The commission said a second pot of “savings” would come from a provision shifting exemptions received under the STAR property tax savings program to tax credits. That shift began last year affecting new homebuyers. The new budget, CBC said, seeks to apply the credit approach to be applied to New York City personal income tax rate reductions that have been a part of the STAR program.

There would be no actual benefit to taxpayers. But the STAR plan would allow the state the “save” $277 million in disbursements, according to the commission report.

The group said Monday that Cuomo has also been able to keep below his 2 percent spending cap goal in his new budget plan by proposing $500 million in “unidentified” state agency savings.

“While this would represent very real savings of approximately 2.5 percent against agency operations, the specific measures that would generate the savings have yet to be identified,’’ the report said.

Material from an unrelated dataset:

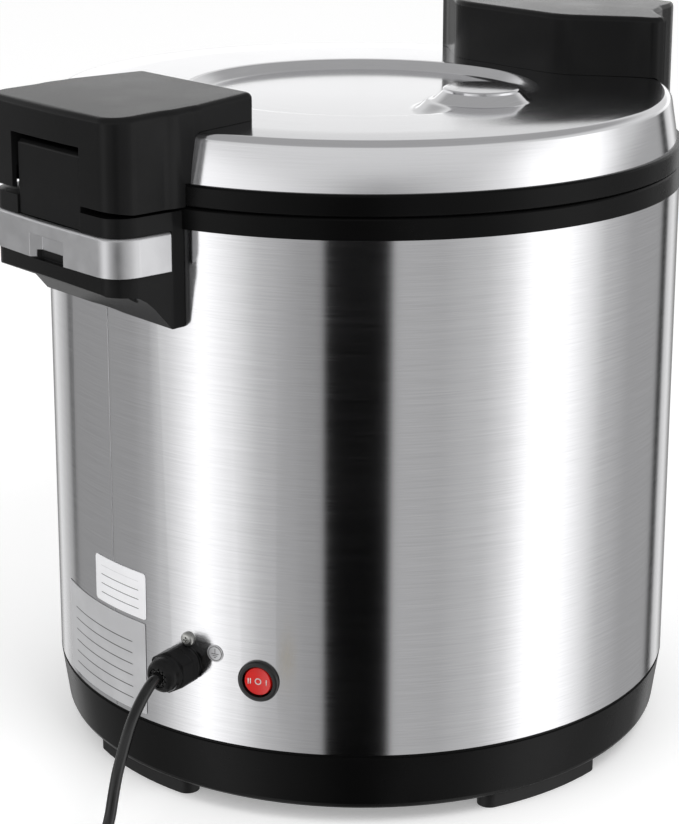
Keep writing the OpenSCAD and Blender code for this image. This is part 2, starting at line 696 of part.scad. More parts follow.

The report said the claims of agency savings would be difficult to achieve, given that government departments have held overall spending growth to 1.3 percent since the cap was begun seven years ago – including rising contractual costs for unionized workers’ salaries and health insurance.

Finally, the Citizens Budget Commission said the New York Power Authority, a favorite budget-balancing source for governors across party lines over the years, would again help Cuomo keep his state-funded portion of the budget below a 2 percent annual growth rate. The nation’s largest state-owned power corporation – which runs 16 generation facilities, including the Niagara Power Project, and owns more than 1,400 miles of transmission lines – is controlled by the Cuomo administration.

In his budget, Cuomo seeks to lower scheduled loan repayments NYPA has made in the past to the state government, the commission said. On paper for this year, the action would save money for the state’s general fund in the coming year, but would boost the state’s repayment levels in coming years. The move also could put stress on NYPA’s own finances, the commission said.

The administration pushed back against the commission's claims. It called changing state loan repayments to the Power Authority a routine move to balance the state’s budget.

On shifting state workers onto capital expense lines, the administration said the change is meant to more accurately depict the funding source to the work performed by the state employees. Moreover,  the change affects only those workers who are responsible for maintaining and operating state facilities.

The administration said the changes in accounting for the STAR program would rectify an “accident of history” in which the STAR credits are the only state tax credits  recorded as expenditures in the annual budget.

As for unspecified state agency savings targets, the administration said the proposed budget calls for agencies to begin new cost-control measures in amounts to cover increases from collective bargaining agreements with public employee unions. The projected $500 million in savings must come without affecting “mission critical efforts and strategic initiatives” at the agencies.

The commission was founded in 1932 to examine New York City fiscal matters. It expanded its interests to state government budgets in 1984, and it has been critical of Democratic and Republican governors and their fiscal plans each year. It has targeted everything from the way New York state structures economic development and education funding to how state officials balance the state’s books.